**Exercise brief:** Emit the entire listing verbatim.

**Data segment:**

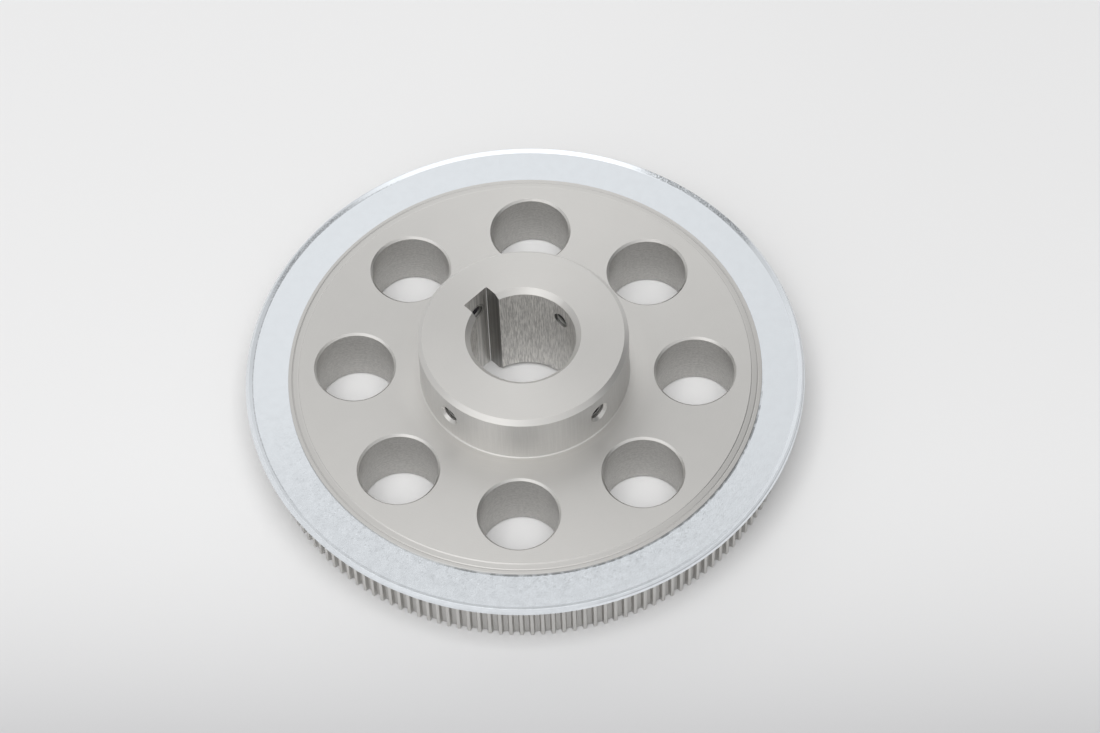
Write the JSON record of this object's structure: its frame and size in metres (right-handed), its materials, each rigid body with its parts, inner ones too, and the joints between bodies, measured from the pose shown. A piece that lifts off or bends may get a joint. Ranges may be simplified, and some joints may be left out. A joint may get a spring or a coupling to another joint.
{
  "type": "timing belt pulley",
  "caption": "Large timing belt pulley with fine rounded teeth, a flange on the hub side, a bored and keyed hub, radial set screws and round lightening holes in the disc.",
  "frame": {"origin": "on the bore's axis at the back face of the disc", "axes": "+Z along the bore towards the hub's nose, +Y towards the keyway"},
  "size_m": [0.107, 0.107, 0.025],
  "materials": {
    "aluminium": "satin machined",
    "zinc_plated_steel": "bright zinc plate",
    "black_oxide_steel": "black oxide"
  },
  "bodies": {
    "pulley": {"pulley_body": "aluminium", "flange": "zinc_plated_steel"},
    "screw_1": {"set_screw_1": "black_oxide_steel"},
    "screw_2": {"set_screw_2": "black_oxide_steel"},
    "screw_3": {"set_screw_3": "black_oxide_steel"},
    "key_screw": {"key_set_screw": "black_oxide_steel"}
  },
  "joints": [
    {"name": "set_screw_1_travel", "type": "slide", "parent": "pulley", "child": "screw_1", "axis": [1, 0, 0], "range_m": [-0.0008, 0.006]},
    {"name": "set_screw_2_travel", "type": "slide", "parent": "pulley", "child": "screw_2", "axis": [-1, 0, 0], "range_m": [-0.0008, 0.006]},
    {"name": "set_screw_3_travel", "type": "slide", "parent": "pulley", "child": "screw_3", "axis": [0, -1, 0], "range_m": [-0.0008, 0.006]},
    {"name": "key_set_screw_travel", "type": "slide", "parent": "pulley", "child": "key_screw", "axis": [0, 1, 0], "range_m": [-0.0009, 0.0034]}
  ]
}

**Task response:**
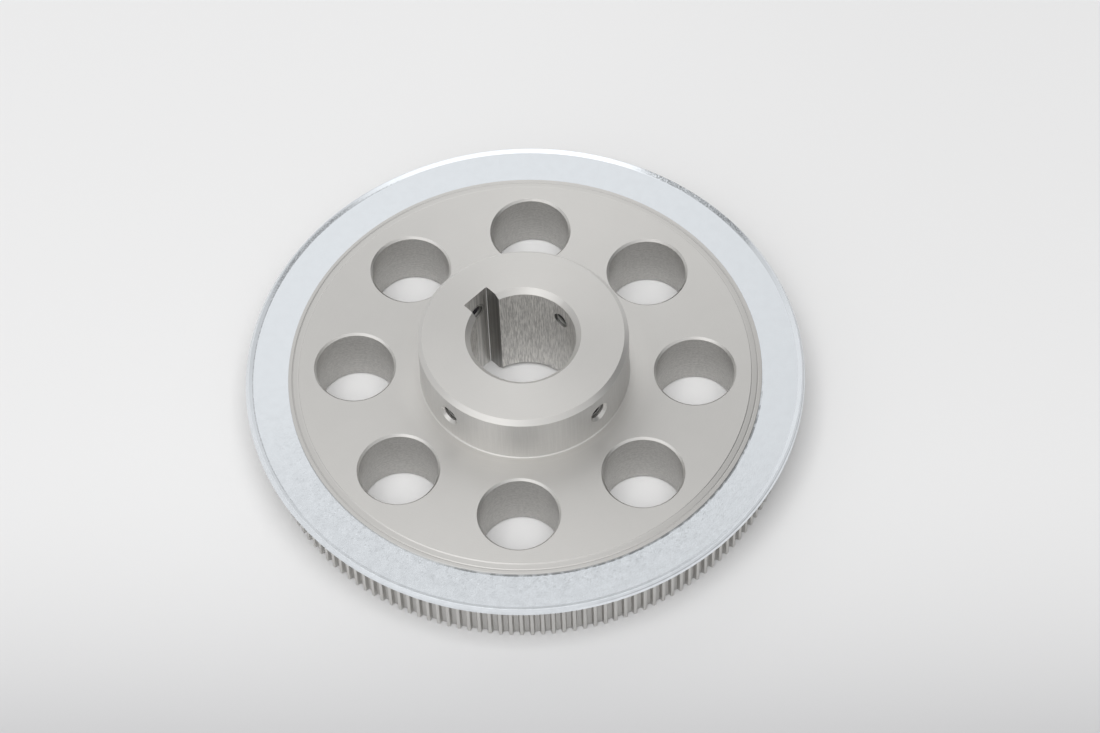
Write the JSON record of this object's structure: its frame and size in metres (right-handed), its materials, each rigid body with its parts, inner ones too, and the joints between bodies, measured from the pose shown. A piece that lifts off or bends may get a joint. Ranges may be simplified, and some joints may be left out. A joint may get a spring or a coupling to another joint.
{
  "type": "timing belt pulley",
  "caption": "Large timing belt pulley with fine rounded teeth, a flange on the hub side, a bored and keyed hub, radial set screws and round lightening holes in the disc.",
  "frame": {"origin": "on the bore's axis at the back face of the disc", "axes": "+Z along the bore towards the hub's nose, +Y towards the keyway"},
  "size_m": [0.107, 0.107, 0.025],
  "materials": {
    "aluminium": "satin machined",
    "zinc_plated_steel": "bright zinc plate",
    "black_oxide_steel": "black oxide"
  },
  "bodies": {
    "pulley": {"pulley_body": "aluminium", "flange": "zinc_plated_steel"},
    "screw_1": {"set_screw_1": "black_oxide_steel"},
    "screw_2": {"set_screw_2": "black_oxide_steel"},
    "screw_3": {"set_screw_3": "black_oxide_steel"},
    "key_screw": {"key_set_screw": "black_oxide_steel"}
  },
  "joints": [
    {"name": "set_screw_1_travel", "type": "slide", "parent": "pulley", "child": "screw_1", "axis": [1, 0, 0], "range_m": [-0.0008, 0.006]},
    {"name": "set_screw_2_travel", "type": "slide", "parent": "pulley", "child": "screw_2", "axis": [-1, 0, 0], "range_m": [-0.0008, 0.006]},
    {"name": "set_screw_3_travel", "type": "slide", "parent": "pulley", "child": "screw_3", "axis": [0, -1, 0], "range_m": [-0.0008, 0.006]},
    {"name": "key_set_screw_travel", "type": "slide", "parent": "pulley", "child": "key_screw", "axis": [0, 1, 0], "range_m": [-0.0009, 0.0034]}
  ]
}